Rick Woychik, PhD, was named Director of the National Institute of Environmental Health Sciences and the National Toxicology Program on June 7, 2020, after serving as Deputy Director since 2011. He is a molecular geneticist with a Ph.D. in molecular biology from Case Western Reserve University and postdoctoral training with Dr. Philip Leder at Harvard Medical School. He spent almost 10 years at Oak Ridge National Laboratory rising in the ranks to become head of the Mammalian Genetics Section and then director of the Office of Functional Genomics. In August 1997, he assumed the role of vice chairman for research and professor in the Department of Pediatrics at Case Western Reserve University. In 1998, he moved to the San Francisco Bay area, first as the head of the Parke-Davis Laboratory for Molecular Genetics and then as chief scientific officer at Lynx Therapeutics. He returned to academics as the president and CEO of The Jackson Laboratory in August 2002 and served in that role until January 2011.

Robert O. Wright, MD, MPH

Robert O. Wright, MD, MPH, is a pediatrician, medical toxicologist, and environmental epidemiologist at the Icahn School of Medicine at Mount Sinai. He is the Ethel H. Wise Chair of the Department of Environmental Medicine and Public Health, Co-Director of the Institute for Exposomic Research, and Principal Investigator of an ongoing longitudinal birth cohort in Mexico City (Programming Research in Obesity, Growth, Environment and Social Stress–PROGRESS) in collaboration with the National Institute of Public Health, Mexico. He also founded the MATCH (Metals Assessment Targeting Community Health) study in Tar Creek, Oklahoma. Dr. Wright studies chemical mixtures, epigenetics and the role social stressors as modifiers of chemical toxicity. He is an international advocate for research on exposomics—the measure of all health relevant environmental exposures throughout the lifespan. He established the Mount Sinai P30 Core Center grant program that provides support to grow Mount Sinai’s environmental research (in 2022 the Center was renamed the Center on Health and Environment Across the LifeSpan (HEALS).
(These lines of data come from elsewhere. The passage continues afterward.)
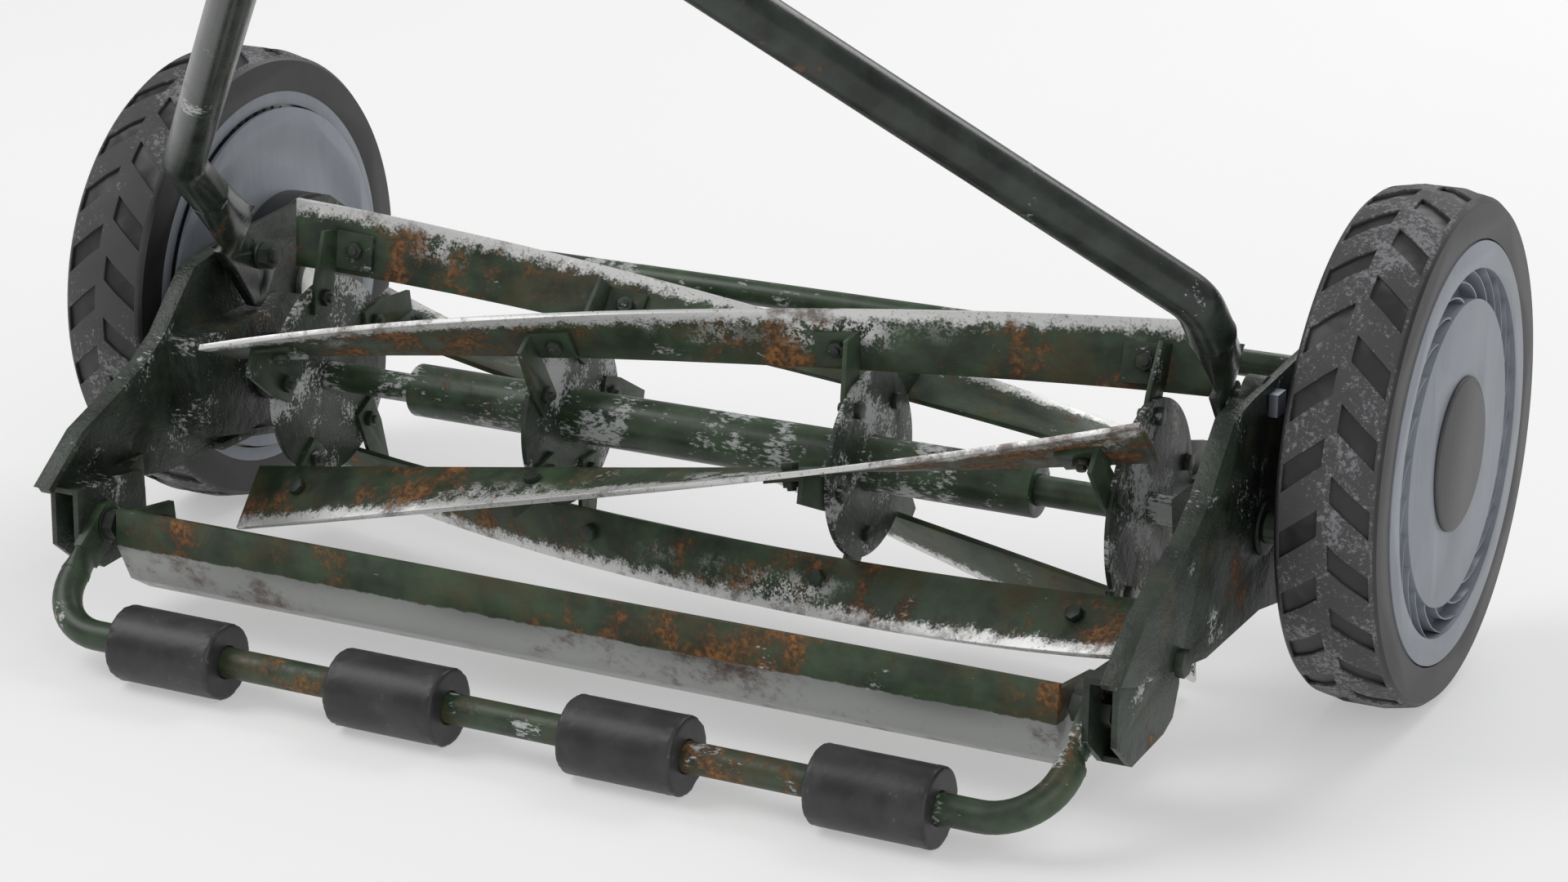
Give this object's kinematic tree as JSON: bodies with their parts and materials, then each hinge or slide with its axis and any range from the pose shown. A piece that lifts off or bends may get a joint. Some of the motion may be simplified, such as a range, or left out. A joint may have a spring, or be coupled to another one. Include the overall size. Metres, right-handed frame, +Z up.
{
  "type": "reel mower",
  "caption": "Push reel mower: helical blade reel between two geared wheels, bedknife, rear rollers and a fork handle with a crossbar.",
  "frame": {"origin": "on the ground, straight below the middle of the wheel axle line", "axes": "+X to the mower's right, +Y the direction of travel, +Z up"},
  "size_m": [0.742, 1.0897, 1.0441],
  "materials": {
    "green_paint": "dark green enamel, worn and rusting",
    "blade_paint": "dark green enamel with rust patches and bright worn edges",
    "handle_paint": "glossy dark green enamel with rust pits",
    "cast_plate": "rough dark grey-green paint with pale dust speckle",
    "dark_fastener": "painted over, semi-matte",
    "bare_steel": "bare, lightly dulled",
    "black_cover": "matte",
    "grey_plastic": "satin",
    "dark_plastic": "satin",
    "tyre": "dusty matte",
    "roller_rubber": "matte with gritty ends",
    "grip_rubber": "soft matte foam"
  },
  "bodies": {
    "frame": {"side_plate_left": "cast_plate", "side_plate_right": "cast_plate", "tie_bar": "green_paint", "tie_bar_bolts": "dark_fastener", "wheel_axle_left": "bare_steel", "wheel_axle_right": "bare_steel", "axle_housing_left": "black_cover", "axle_housing_right": "black_cover", "dust_cover_left": "grey_plastic", "dust_cover_right": "grey_plastic", "wheel_retainers": "bare_steel", "reel_bearings": "bare_steel", "handle_bolts": "dark_fastener", "roller_bracket_left": "cast_plate", "roller_bracket_right": "cast_plate", "roller_bracket_bolts": "dark_fastener", "roller_rod": "green_paint", "roller_rod_bolts": "dark_fastener", "bedknife_pivot_bolts": "dark_fastener"},
    "wheel_left": {"tyre_left": "tyre", "wheel_rim_left": "grey_plastic", "ring_gear_left": "bare_steel", "hub_cap_left": "dark_plastic", "wheel_bush_left": "dark_plastic"},
    "wheel_right": {"tyre_right": "tyre", "wheel_rim_right": "grey_plastic", "ring_gear_right": "bare_steel", "hub_cap_right": "dark_plastic", "wheel_bush_right": "dark_plastic"},
    "reel": {"reel_shaft": "green_paint", "reel_sleeve": "green_paint", "reel_disc_1": "cast_plate", "reel_disc_2": "cast_plate", "reel_disc_3": "cast_plate", "reel_disc_4": "cast_plate", "blade_brackets": "green_paint", "reel_bolts": "dark_fastener", "reel_blade_1": "blade_paint", "reel_blade_2": "blade_paint", "reel_blade_3": "blade_paint", "reel_blade_4": "blade_paint", "reel_blade_5": "blade_paint"},
    "pinion_left": {"pinion_left": "bare_steel"},
    "pinion_right": {"pinion_right": "bare_steel"},
    "pawl_left": {"pawl_left": "bare_steel"},
    "pawl_right": {"pawl_right": "bare_steel"},
    "handle": {"handle_fork_left": "handle_paint", "handle_fork_right": "handle_paint", "handle_stem": "handle_paint", "handle_crossbar": "handle_paint", "handle_grips": "grip_rubber", "handle_stem_bolts": "dark_fastener"},
    "bedknife": {"bedknife_bar": "blade_paint", "bedknife_blade": "bare_steel", "bedknife_rivets": "dark_fastener"},
    "roller_1": {"roller_1": "roller_rubber"},
    "roller_2": {"roller_2": "roller_rubber"},
    "roller_3": {"roller_3": "roller_rubber"},
    "roller_4": {"roller_4": "roller_rubber"}
  },
  "joints": [
    {"name": "reel_spin", "type": "hinge", "parent": "frame", "child": "reel", "pos_m": [0, -0.06851, 0.0997], "axis": [1, 0, 0], "continuous": true},
    {"name": "wheel_left_spin", "type": "hinge", "parent": "frame", "child": "wheel_left", "pos_m": [0, 0, 0.127], "axis": [1, 0, 0], "continuous": true},
    {"name": "wheel_right_spin", "type": "hinge", "parent": "frame", "child": "wheel_right", "pos_m": [0, 0, 0.127], "axis": [1, 0, 0], "continuous": true},
    {"name": "pinion_left_spin", "type": "hinge", "parent": "frame", "child": "pinion_left", "pos_m": [0, -0.06851, 0.0997], "axis": [1, 0, 0], "continuous": true},
    {"name": "pinion_right_spin", "type": "hinge", "parent": "frame", "child": "pinion_right", "pos_m": [0, -0.06851, 0.0997], "axis": [1, 0, 0], "continuous": true},
    {"name": "pawl_left_slide", "type": "slide", "parent": "reel", "child": "pawl_left", "axis": [0, 1, 0], "range_m": [0, 0.003]},
    {"name": "pawl_right_slide", "type": "slide", "parent": "reel", "child": "pawl_right", "axis": [0, 1, 0], "range_m": [0, 0.003]},
    {"name": "roller_1_spin", "type": "hinge", "parent": "frame", "child": "roller_1", "pos_m": [0, -0.2744, 0.0194], "axis": [1, 0, 0], "continuous": true},
    {"name": "roller_2_spin", "type": "hinge", "parent": "frame", "child": "roller_2", "pos_m": [0, -0.2744, 0.0194], "axis": [1, 0, 0], "continuous": true},
    {"name": "roller_3_spin", "type": "hinge", "parent": "frame", "child": "roller_3", "pos_m": [0, -0.2744, 0.0194], "axis": [1, 0, 0], "continuous": true},
    {"name": "roller_4_spin", "type": "hinge", "parent": "frame", "child": "roller_4", "pos_m": [0, -0.2744, 0.0194], "axis": [1, 0, 0], "continuous": true},
    {"name": "handle_swing", "type": "hinge", "parent": "frame", "child": "handle", "pos_m": [0, -0.067, 0.1615], "axis": [1, 0, 0], "range_deg": [-80, 20]},
    {"name": "bedknife_adjust", "type": "hinge", "parent": "frame", "child": "bedknife", "pos_m": [0, -0.196, 0.049], "axis": [1, 0, 0], "range_deg": [-3, 0]}
  ],
  "couplings": [
    {"joint": "wheel_right_spin", "follows": "reel_spin", "ratio": 0.2027},
    {"joint": "wheel_left_spin", "follows": "reel_spin", "ratio": 0.2027},
    {"joint": "pinion_right_spin", "follows": "reel_spin", "ratio": 1},
    {"joint": "pinion_left_spin", "follows": "reel_spin", "ratio": 1}
  ]
}
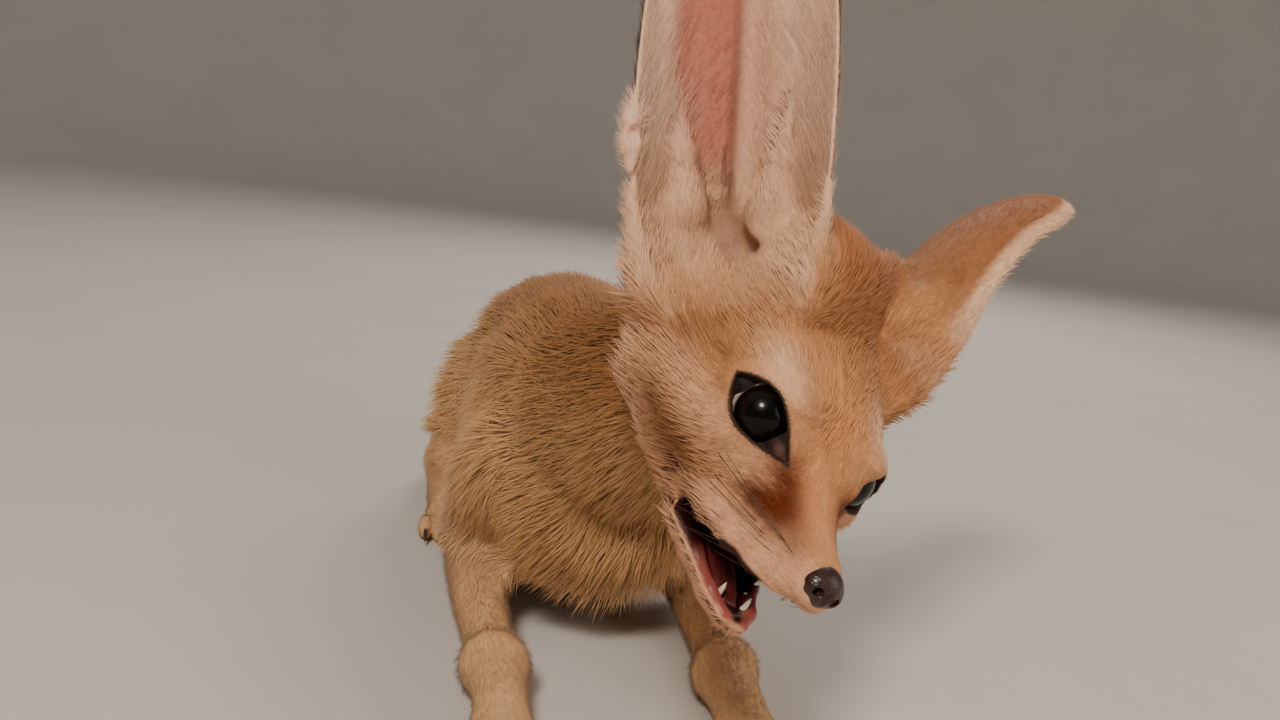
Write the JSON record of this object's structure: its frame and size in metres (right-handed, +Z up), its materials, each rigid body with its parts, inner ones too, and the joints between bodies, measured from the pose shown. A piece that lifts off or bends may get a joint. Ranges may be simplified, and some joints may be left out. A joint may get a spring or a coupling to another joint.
{
  "type": "fennec fox model",
  "caption": "Life-size still model of a fennec fox lying on its belly, head reached forward, lowered and tilted, mouth slightly open, tail curled round one side.",
  "frame": {"origin": "middle of the footprint, on the floor", "axes": "+Z up, the trunk lies along Y with the head towards -Y, the fox's left side is +X"},
  "size_m": [0.1756, 0.3836, 0.2199],
  "materials": {
    "fur": "soft fur",
    "eye": "wet gloss",
    "nose": "moist leathery",
    "mouth": "moist",
    "horn": "satin"
  },
  "bodies": {
    "root": {"head": "fur", "jaw": "fur", "neck": "fur", "trunk": "fur", "ear_right": "fur", "ear_left": "fur", "tail_base": "fur", "tail_middle": "fur", "tail_tip": "fur", "upper_foreleg_right": "fur", "upper_foreleg_left": "fur", "forearm_right": "fur", "forearm_left": "fur", "forepaw_right": "fur", "forepaw_left": "fur", "thigh_right": "fur", "thigh_left": "fur", "shank_right": "fur", "shank_left": "fur", "hind_foot_right": "fur", "hind_foot_left": "fur", "eye_right": "eye", "eye_left": "eye", "nose": "nose", "tongue": "mouth"}
  },
  "joints": []
}
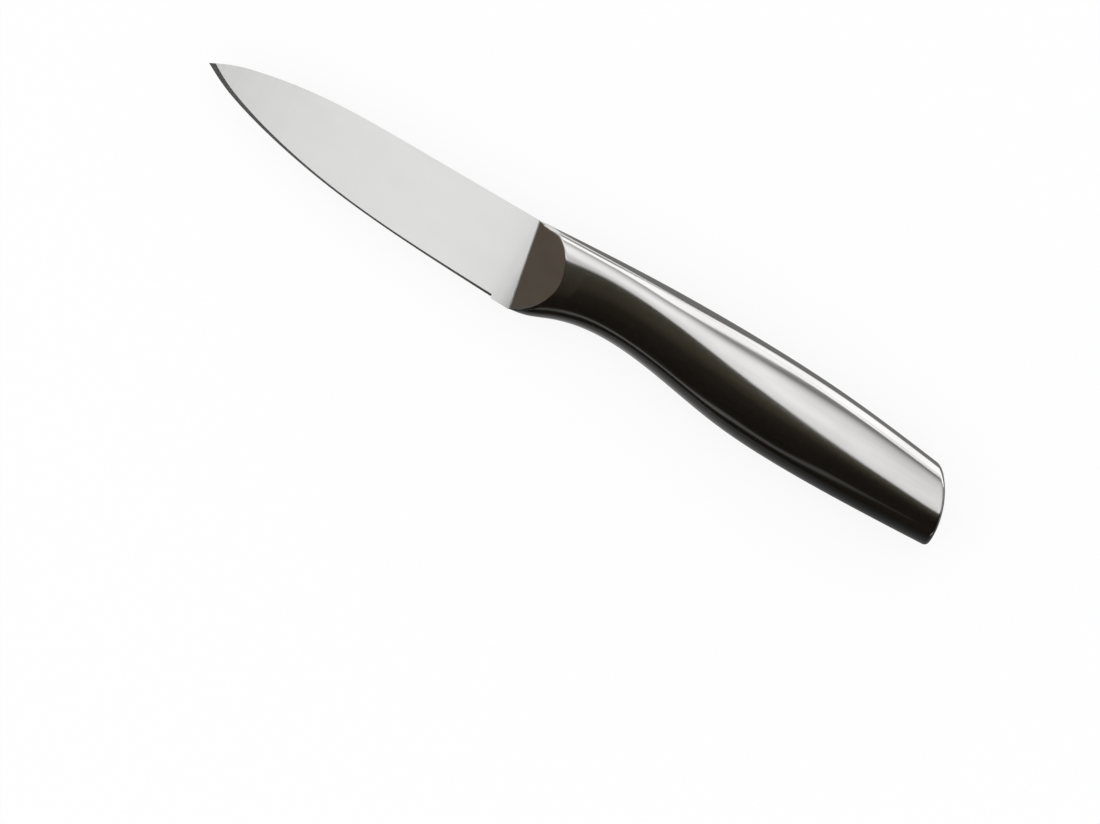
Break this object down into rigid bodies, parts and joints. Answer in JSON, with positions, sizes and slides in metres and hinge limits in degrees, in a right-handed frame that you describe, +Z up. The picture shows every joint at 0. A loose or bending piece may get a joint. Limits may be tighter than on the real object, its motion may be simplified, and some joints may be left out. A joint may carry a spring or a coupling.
{
  "type": "paring knife",
  "caption": "Small all-steel kitchen knife with a pointed flat-ground blade, a slanted bolster and a curved hollow handle.",
  "frame": {"origin": "centre of the bounding box, on the plane that the knife lies on", "axes": "+X from the blade's tip to the butt, +Y from the cutting edge to the spine, +Z up out of the side that lies uppermost, square to the blade's middle plane"},
  "size_m": [0.2046, 0.025, 0.017],
  "materials": {
    "blade_steel": "fine ground, satin",
    "bolster_steel": "polished, with fine satin lines",
    "handle_steel": "polished, with fine satin lines along the handle",
    "weld_steel": "ground flush and polished",
    "cap_steel": "polished",
    "weight_steel": "bare, as cut"
  },
  "bodies": {
    "root": {"blade": "blade_steel", "bolster": "bolster_steel", "handle_shell_left": "handle_steel", "handle_shell_right": "handle_steel", "spine_seam_weld": "weld_steel", "belly_seam_weld": "weld_steel", "bolster_ring_weld": "weld_steel", "butt_ring_weld": "weld_steel", "butt_cap": "cap_steel", "balance_weight": "weight_steel"}
  },
  "joints": []
}
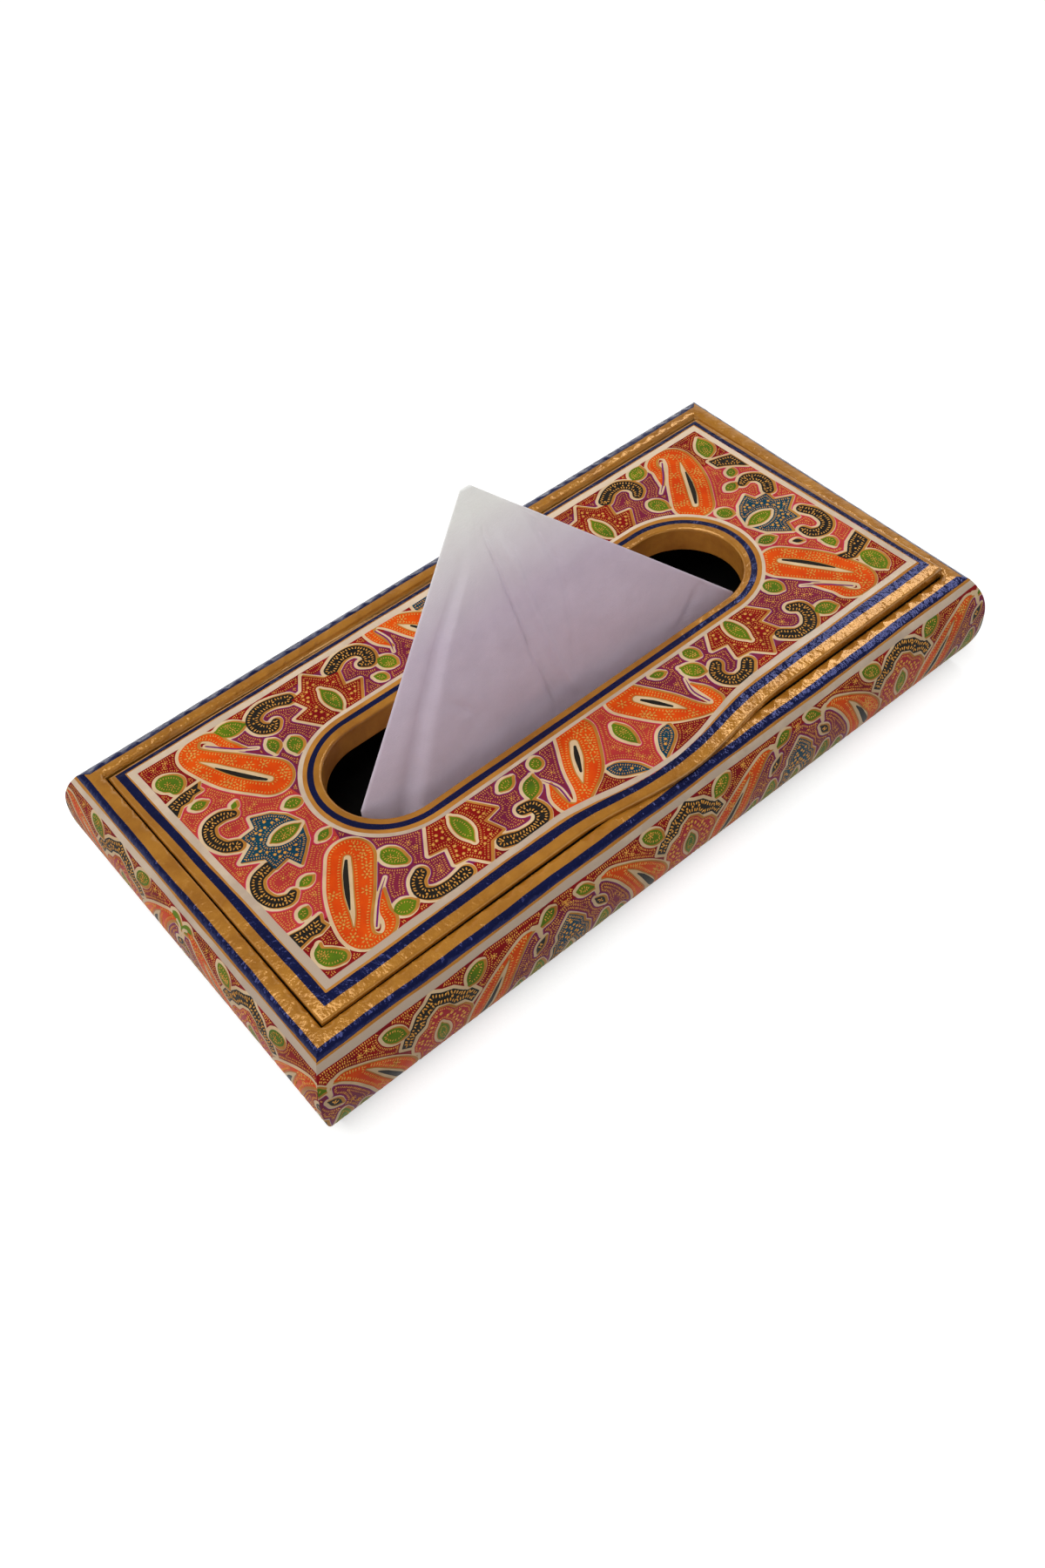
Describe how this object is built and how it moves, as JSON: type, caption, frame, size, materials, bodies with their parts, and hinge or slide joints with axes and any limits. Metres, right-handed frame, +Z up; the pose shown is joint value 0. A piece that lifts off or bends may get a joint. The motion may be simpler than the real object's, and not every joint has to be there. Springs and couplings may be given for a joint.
{
  "type": "papier-mache tissue box",
  "caption": "Low painted papier-mache tissue box with bowed walls, an inset flap lid with an oval slot and finger tab, and a tissue drawn up through the slot.",
  "frame": {"origin": "middle of the underside, on the surface the box stands on", "axes": "+X along the long side to the right, +Y to the back, where the lid is hinged, +Z up"},
  "size_m": [0.2666, 0.1366, 0.131],
  "materials": {
    "painted_wall": "gloss",
    "painted_lid": "gloss",
    "blackened_board": "matte",
    "nail": "satin",
    "tissue_paper": "matte"
  },
  "bodies": {
    "box": {"wall_front": "painted_wall", "wall_right": "painted_wall", "wall_back": "painted_wall", "wall_left": "painted_wall", "base_board": "blackened_board", "hinge_nail_left": "nail", "hinge_nail_right": "nail"},
    "lid": {"lid_panel": "painted_lid"},
    "tissue": {"tissue": "tissue_paper"}
  },
  "joints": [
    {"name": "lid_hinge", "type": "hinge", "parent": "box", "child": "lid", "pos_m": [0, 0.05, 0.033], "axis": [-1, 0, 0], "range_deg": [0, 105]},
    {"name": "tissue_pull", "type": "slide", "parent": "lid", "child": "tissue", "axis": [0, 0, 1], "range_m": [0, 0.06]}
  ]
}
He has published over 350 research studies and has served on numerous international and national committees and advisory boards. Dr. Wright founded the Senator Frank Lautenberg Laboratory of Environmental Health Sciences at Mount Sinai in 2014 and in 2022 launched the “Exposomic in Precision Medicine” program as part of Mount Sinai’s CTSA. The program is designed to make the environment an integral part of precision medicine initiatives with the goal of bringing it into clinical training as a tool for optimally determining treatment options and variable individual responses to treatment.

Rosalind J. Wright, MD, MPH

Rosalind J. Wright, MD, MPH, is Co-Director at the Mount Sinai Institute for Exposomic Research, Dean for Translational Biomedical Sciences, and the Horace W. Goldsmith Professor in Life Course Health Research in the Departments of Pediatrics and Environmental Medicine and Public Health at the Icahn School of Medicine at Mount Sinai. Dr. Wright is an internationally recognized clinician scientist and life course epidemiologist with transdisciplinary training in molecular biology, environmental health, social determinants, and stress mechanisms. Her background includes transdisciplinary training and expertise in environmental exposure assessment as well as genetics, epigenetics, and psychosocial stress measurement applied to environmental health studies across the life course.

At Mount Sinai, Dr. Wright also is Program Director and Principal Investigator of ConduITS, the Institute for Translational Sciences (the NCATs-funded CTSA), and Director of the Physiological Assessment of Children’s Environmental Risk (PACER) Laboratory. The PACER Laboratory has established and validated protocols that can be implemented to assess functioning of key regulatory systems susceptible to environmental influences from early development through childhood to adolescence. Dr. Wright and her team provide expert consultation on environmental and physiological stress measures to promote a better understanding of social context as a modifier of chemical toxicants.